Samsung have been stacking RAM, Flash and CPU inside a < 3mm high package for maybe 5 years.
of course it's ARM not x86
Intel may be a leader in x86, everything else not so much.
It's side by side, not stacked 3 Dimensionally
As The Lab Boys...
...are finding out, the real challenge to vertical assembly is thermal management.
It's much easier with beer, just drink it before it gets too hot.
ERIC: European Research and Innovation Conference
I seem to recall that the Pentium IV was going to scale to 10GHz too.
"I’m kind of interested in it for a number of reasons, but is it going to take over everything and be the new technology that’s going to drive us to exascale? I don’t believe it,"

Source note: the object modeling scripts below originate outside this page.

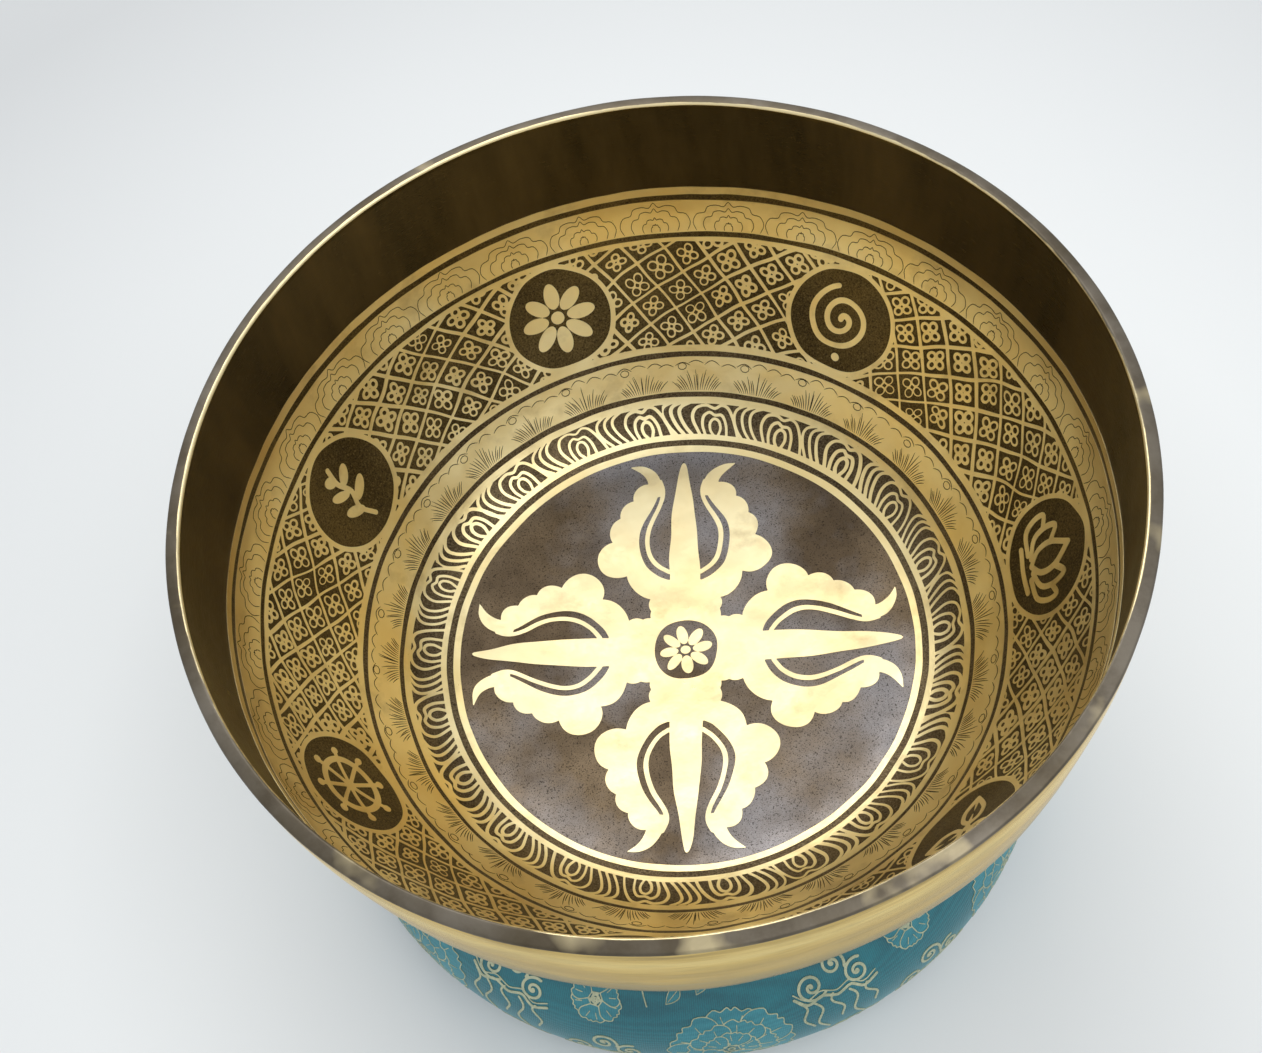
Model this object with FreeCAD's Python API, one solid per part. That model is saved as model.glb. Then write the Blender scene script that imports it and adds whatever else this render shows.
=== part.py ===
import FreeCAD, Part

import math
import os

from FreeCAD import Vector

# A hammered singing bowl resting on a stuffed ring cushion.
# Millimetres, +Z up. The origin is the centre of the cushion's base, on the bowl's own axis.

# Bowl: the inside is a chain of tangent arcs from the middle of the floor up to the lip.
# Each arc has a radius and the slope it ends at, in degrees from the horizontal.
INSIDE_ARCS = [
    (980.0, 4.5),  # floor
    (40.5, 49.0),  # knee
    (220.0, 67.0),  # flank
    (44.0, 84.5),  # shoulder
    (335.0, 92.0),  # upper wall, leaning in at the lip
]
SHOULDER_ARC_COUNT = 4  # arcs from the floor to the shoulder, along which the wall is even
WALL_THICKNESS = 3.0
LIP_OUTER_RADIUS = 150.0
LIP_DROP = 0.5  # the lip's face falls outward by this much
LIP_EDGE_RADIUS = 0.8

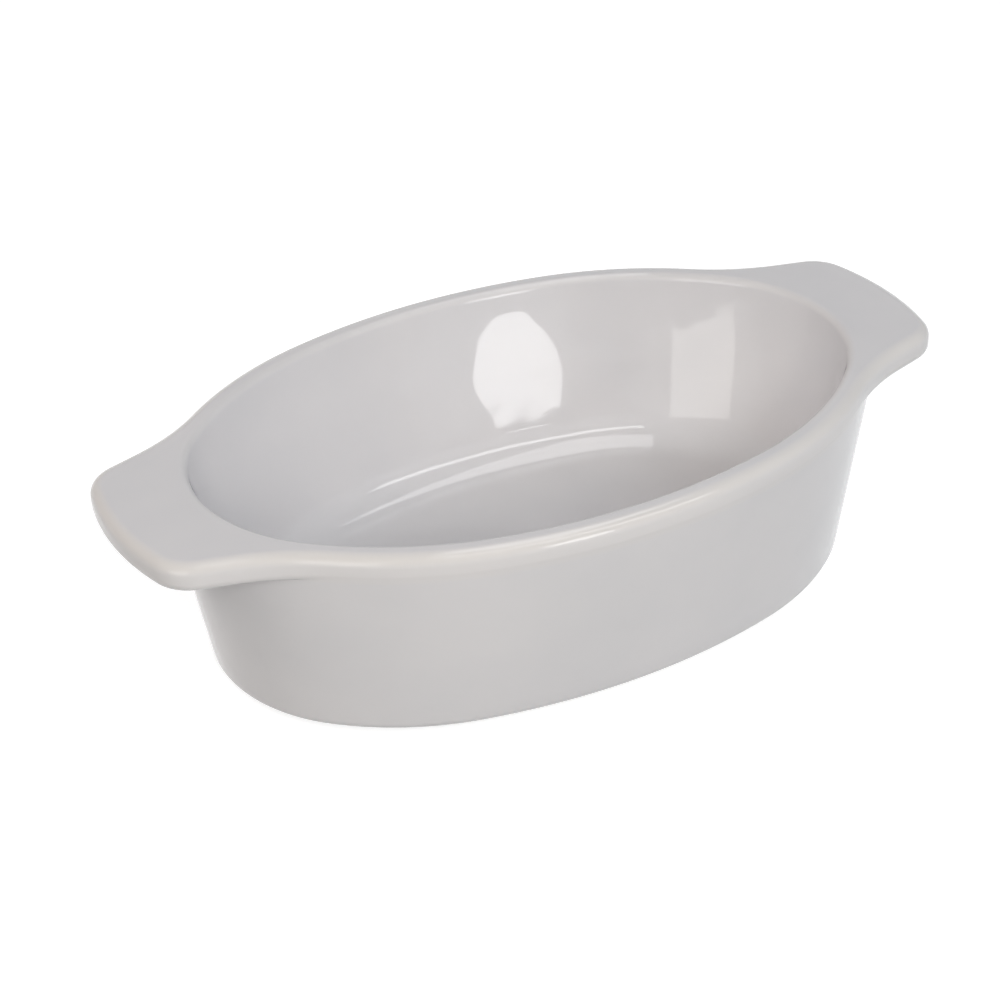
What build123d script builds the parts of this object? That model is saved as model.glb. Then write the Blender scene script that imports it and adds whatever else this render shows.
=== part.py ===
from build123d import *
import os
from math import atan2, cos, degrees, hypot, radians, sin, sqrt, tan

# Lengths are in millimetres. The dish is long along X, wide along Y, and stands on Z = 0.

# Overall sizes
overall_length = 210.0
overall_height = 52.0

# Oval of the rim, drawn with three arcs in a quarter, and how far it flares out from the base
rim_width = 117.8
end_flare = 8.0
side_flare = 8.4
rim_end_share = 1.148
base_end_share = 1.27
end_turn = 46.0
side_turn = 75.5
quarter_turn = 90.0

# Lip, wall and floor
lip_thickness = 5.6
lip_outer_share = 0.52
lip_inner_share = 0.36
inner_bend = 5.0
floor_thickness = 7.3
floor_inset = 13.7
floor_fillet = 12.0
base_rounding = 3.0

# Wing handles
handle_reach = 15.8
handle_thickness = 7.0
handle_underside_share = 0.33
handle_half_width = 27.2
handle_taper_share = 0.3
handle_tip_radius = 71.0
handle_corner_radius = 10.5
handle_side = 7.5
handle_cove = 5.0
handle_root = 0.5

# Foot ring, and the hollow underside within it
foot_height = 1.2
foot_inset = 5.0
foot_width = 4.5
foot_bevel = 0.5
recess_depth = 3.0
recess_bevel = 2.0

overrun = 5.0


def oval(length, width, end_share):
    """End, shoulder and side arc of a quarter oval, each as centre x, centre y and radius.

    The end radius is given as a share of the one at the end of an ellipse of the same size.
    """
    end_radius = end_share * width**2 / (2 * length)
    long_rest, wide_rest = length / 2 - end_radius, width / 2 - end_radius
    a, b = cos(radians(end_turn)), cos(radians(side_turn))
    c, d = 1 - sin(radians(end_turn)), 1 - sin(radians(side_turn))
    first = (long_rest * d - wide_rest * b) / (a * d - b * c)
    second = (wide_rest * a - long_rest * c) / (a * d - b * c)
    shoulder_radius = end_radius + first
    side_radius = shoulder_radius + second
    return [
        (long_rest, 0, end_radius),
        (long_rest - first * a, -first * sin(radians(end_turn)), shoulder_radius),
        (0, width / 2 - side_radius, side_radius),
    ]


def offset_arcs(arcs, inset):
    """The same arcs, all moved inward by one distance."""
    return [(x, y, r - inset) for x, y, r in arcs]


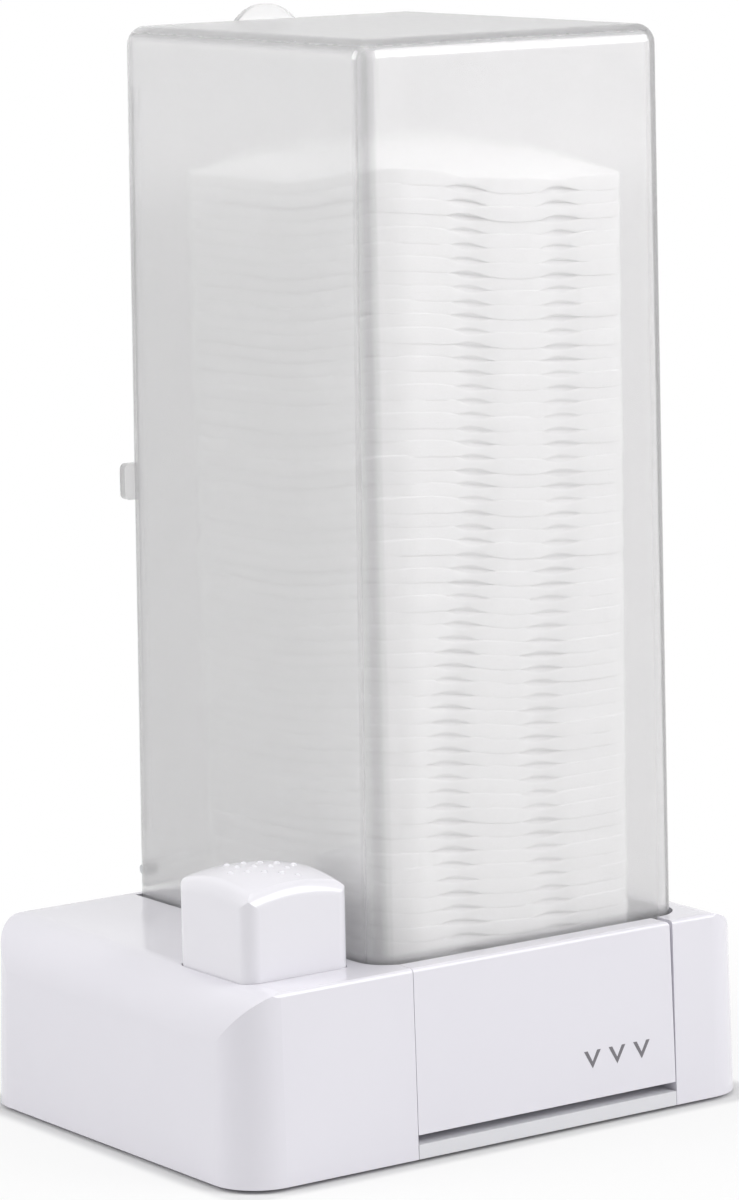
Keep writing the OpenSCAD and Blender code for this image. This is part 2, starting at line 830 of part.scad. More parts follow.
module gear_shaft() {
  x0 = clip_x0 - shaft_end;
  x1 = feed_x0 + feed_gear_t + shaft_end / 2;
  color([0.72, 0.73, 0.75])
  translate([0, shaft_y, shaft_z])
    rotate([0, 90, 0])
      difference() {
        translate([0, 0, x0])
          cylinder(h = x1 - x0, r = shaft_r);
        for (x = [clip_x0, clip_x1])
          translate([0, 0, x])
            difference() {
              cylinder(h = clip_t, r = shaft_r + over);
              translate([0, 0, -over])
                cylinder(h = clip_t + 2 * over, r = shaft_r - clip_bite);
            }
      }
}

module shaft_clips() {
  color([0.6, 0.61, 0.63])
  translate([0, shaft_y, shaft_z])
    rotate([0, 90, 0])
      for (x = [clip_x0, clip_x1])
        translate([0, 0, x])
          difference() {
            cylinder(h = clip_t, r = shaft_r + 1.4);
            translate([0, 0, -over])
              cylinder(h = clip_t + 2 * over, r = shaft_r - clip_bite);
            translate([-shaft_r + 0.7, 0, -over])
              cube([2 * shaft_r - 1.4, shaft_r + 2, clip_t + 2 * over]);
          }
}

module drive_pinion() {
  color([0.9, 0.9, 0.86])
  translate([pinion_x0, shaft_y, shaft_z])
    difference() {
      union() {
        gear_form(pinion_teeth, pinion_t);
        // Short hub, clear of the plunger arm
        translate([pinion_t - 0.2, 0, 0])
          rotate([0, 90, 0])
            cylinder(h = 1, r = shaft_r + 1.5);
      }
      translate([-over, 0, 0])
        rotate([0, 90, 0])
          cylinder(h = pinion_t + 4, r = shaft_r);
    }
}

module feed_gear() {
  web_r = (feed_r - root_h + shaft_r + 1.5) / 2;
  color([0.9, 0.9, 0.86])
  translate([feed_x0, shaft_y, shaft_z])
    rotate([-90, 0, 0])
      difference() {
        gear_form(feed_teeth, feed_gear_t);
        translate([-over, 0, 0])
          rotate([0, 90, 0])
            cylinder(h = feed_gear_t + 2 * over, r = shaft_r);
        // Lightening holes round the hub
        for (a = [0 : 60 : 300])
          rotate([a, 0, 0])
            translate([-over, web_r, 0])
              rotate([0, 90, 0])
                cylinder(h = feed_gear_t + 2 * over, r = 1.7);
      }
}

module bearing_post(x0) {
  color([0.8, 0.82, 0.85])
  translate([x0, shaft_y, 0])
    rotate([90, 0, 90])
      linear_extrude(bearing_t)
        difference() {
          union() {
            translate([0, shaft_z])
              circle(shaft_r + shaft_play + 1.5);
            polygon([[-6, plate_top], [6, plate_top], [6, plate_top + 1.6], [3.4, shaft_z], [-3.4, shaft_z],
              [-6, plate_top + 1.6]]);
          }
          translate([0, shaft_z])
            circle(shaft_r + shaft_play);
        }
}

module outer_bearing() {
  bearing_post(bearing_x0);
}

module inner_bearing() {
  bearing_post(bearing_x1);
}

module pusher_slide() {
  blade_y = pad_back + 0.35;
  blade_d = 3;
  bar_front = shaft_y - mesh_reach - 0.6;
  color([0.82, 0.84, 0.87])
  union() {
    translate([feed_x0, bar_front, rack_z])
      cube([feed_gear_t, blade_y + blade_d - bar_front, rack_base]);
    // Ledge held down by the left rail
    translate([feed_x0 - ledge_w, bar_front, rack_z])
      cube([ledge_w + 0.5, blade_y + blade_d - bar_front, ledge_t]);
    translate([feed_x0, 0, 0])
      rotate([90, 0, 90])
        linear_extrude(feed_gear_t)
          translate([shaft_y, rack_pitch_z])
            rack_teeth(0, feed_travel + mesh_reach, -mesh_reach - 0.6, feed_travel + mesh_reach + 0.6);
    // Blade behind the lowest pad
    translate([feed_x0, blade_y, feed_z - 0.1])
      cube([pad_x + pad_w / 2 - 2 - feed_x0, blade_d, feed_t + 0.1]);
    translate([feed_x0, blade_y, rack_z])
      cube([feed_gear_t, blade_d, feed_top - rack_z]);
  }
}

module slide_rails() {
  y0 = shaft_y - feed_travel - mesh_reach - 1;
  y1 = pad_back + 4;
  left = feed_x0 - ledge_w - 0.1;
  behind_guide = button_y + button_d / 2 + lip_w + button_play + guide_t + 0.4;
  color([0.8, 0.82, 0.85])
  union() {
    translate([left - 1, behind_guide, plate_top])
      cube([1, y1 - behind_guide, ledge_t + 1.2]);
    translate([left - 1, behind_guide, plate_top + ledge_t + 0.3])
      cube([ledge_w + 0.8, y1 - behind_guide, 0.9]);
    translate([feed_x0 + feed_gear_t + 0.1, y0, plate_top])
      cube([1.2, y1 - y0, feed_z - 0.3 - plate_top]);
  }
}

module pad_stack() {
  // Packed pads with a groove every few layers
  h = stack_top - stack_foot;
  rib_h = h / rib_n;
  notch = 0.5;
  mid_y = (pad_front + pad_back) / 2;
  color([0.97, 0.97, 0.96])
  translate([pad_x, mid_y, stack_foot]) {
    linear_extrude(h)
      round_rect(pad_w - 2 * notch, pad_l - 2 * notch, pad_r - notch);
    for (i = [0 : rib_n - 1])
      translate([0, 0, i * rib_h + rib_gap / 2])
        linear_extrude(rib_h - rib_gap)
          round_rect(pad_w, pad_l, pad_r);
  }
}

module feed_pad() {
  color([0.97, 0.97, 0.96])
  translate([pad_x, (pad_front + pad_back) / 2, feed_z])
    linear_extrude(feed_t)
      round_rect(pad_w, pad_l, pad_r);
}

base_housing();
base_plate();
front_panel();
foot_pads();
base_screws();
pad_chute();
hood();
rear_door();
door_pins();
button_cap();
button_plunger();
button_guide();
button_spring();
plunger_channel();
gear_shaft();
drive_pinion();
feed_gear();
outer_bearing();
inner_bearing();
shaft_clips();
pusher_slide();
slide_rails();
pad_stack();
feed_pad();
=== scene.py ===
import bpy, bmesh, math, random
from mathutils import Matrix, Vector, noise


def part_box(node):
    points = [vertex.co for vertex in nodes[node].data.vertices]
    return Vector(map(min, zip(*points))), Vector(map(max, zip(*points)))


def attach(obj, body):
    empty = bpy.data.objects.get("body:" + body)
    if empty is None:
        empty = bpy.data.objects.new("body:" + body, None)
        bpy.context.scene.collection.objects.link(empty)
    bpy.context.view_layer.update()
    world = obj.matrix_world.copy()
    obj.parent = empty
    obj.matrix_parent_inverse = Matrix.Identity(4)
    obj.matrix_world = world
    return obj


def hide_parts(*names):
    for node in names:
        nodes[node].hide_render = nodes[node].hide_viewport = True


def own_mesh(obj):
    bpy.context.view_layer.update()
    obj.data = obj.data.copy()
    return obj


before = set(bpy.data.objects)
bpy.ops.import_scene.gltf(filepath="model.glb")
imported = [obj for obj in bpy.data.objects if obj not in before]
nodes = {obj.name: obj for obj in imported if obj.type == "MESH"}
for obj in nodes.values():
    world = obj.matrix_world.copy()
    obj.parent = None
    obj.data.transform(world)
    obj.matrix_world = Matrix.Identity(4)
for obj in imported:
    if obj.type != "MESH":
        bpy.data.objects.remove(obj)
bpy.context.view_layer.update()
scene = bpy.context.scene
mm = 0.001
print("frame loaded:", len(nodes), "nodes")


# Shader wiring

class Wire:
    # One output socket that can stand in a sum
    def __init__(self, graph, socket):
        self.graph = graph
        self.socket = socket

    def maths(self, operation, first, second):
        return self.graph.add("ShaderNodeMath", {"operation": operation}, {0: first, 1: second})

    def __add__(self, other):
        return self.maths("ADD", self, other)

    def __radd__(self, other):
        return self.maths("ADD", other, self)

    def __sub__(self, other):
        return self.maths("SUBTRACT", self, other)

    def __rsub__(self, other):
        return self.maths("SUBTRACT", other, self)

    def __mul__(self, other):
        return self.maths("MULTIPLY", self, other)

    def __rmul__(self, other):
        return self.maths("MULTIPLY", other, self)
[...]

What I reckon he is really saying is that Intel have no solutions beyond silicon and so have been reduced to squeezing the last dregs from the current approach, hence multi-core and now stacking.
I have an old 3GHz P4 laptop
and if they ever pushed P4 to 10GHz I would suggest having the fire brigade on standby, and an ambulance to take me to the burns unit.
Why not just get the increased speed by writing the software properly.
Stacked dies are hardly new, and many novel 3D schemes have been proposed in the past. Maybe the Intel wanker is a newbie (and he shouldn't waste his 15 minutes of fame demonstrating his lack of perspicacity).
OTOH, he is right that Moore's law impending death is greatly exaggerated. But that is hardly news except perhaps to the yellower segments of the mewling media.
On the other hand
That's Intel w*****r is paid a lot more than you, and has a lot more knowledge on the subject.
On the third hand,
perhaps AC OP is a senior chip engineer, and knows a lot more about a lot more than you think, AC2 (and is possibly paid more than both of us combined.)
Or perhaps before presuming to know who an AC is, you'd like to present your own bona fides?
No bona fides I'm afraid.
I posted AC for a reason. See if you can guess what it is?
That a senior chip engineer and one who earns considerable more that the OP's above would not have resorted to using the word 'wanker' . That smacks of illiterate trolling, not brainpower.
I could be wrong. Maybe the world of top end chip design is full of people who have to resort to bad language to make a point. I doubt it though, nobody here needs to.
@James Hughes 1
Illiterate trolling and brainpower are, sadly, very much not mutually exclusive.
Furthermore, there is a difference between choosing to use "bad*" language and needing to. In my experience, experts often choose to use such language when talking about a topic that is close to their field of expertise, because like many humans, they are somewhat emotionally involved. I learned long ago that judging someone's intelligence from their outward appearance or choice of language is a sure way to alienate oneself from some very intelligent people.
My primary point was that AC2 assumed a lot of things from very little information. My secondary point was that posting AC in response to an AC in a conversation that very much hinges on identity-related information (expertise and salary) is somewhat ironic.
* and really, "wanker" is your limit? Really? You must have a hard time reading the comments here. Sure, nobody here needs to use such language, but they do -- very frequently.
Hmm. 100 times faster in 6 years.
Somehow moors law doesn't seem at all adequate for that.
My expectation is that you won't see a factor of more than 4 or 6 by 2018.
What good is additional speed on the procs if everything they store goes to a media thats a good 3 orders of magnitude slower.
prior art exists
the Cray II, I believe it was, had chips three-deep in the processor. that's why they had to run it submerged in flowing cooled freon. try that on your laptop.
It wasnt Freon, it was Fluorinert. Different Chemical, same idea though. Its use with the Cray-2 was single-stage (liquid), Though you can also use Fluorinert in a dual stage configuration where it turns gaseous and then condenses back into a liquid in an exchanger. Apparently you can drink it, but not breathe it.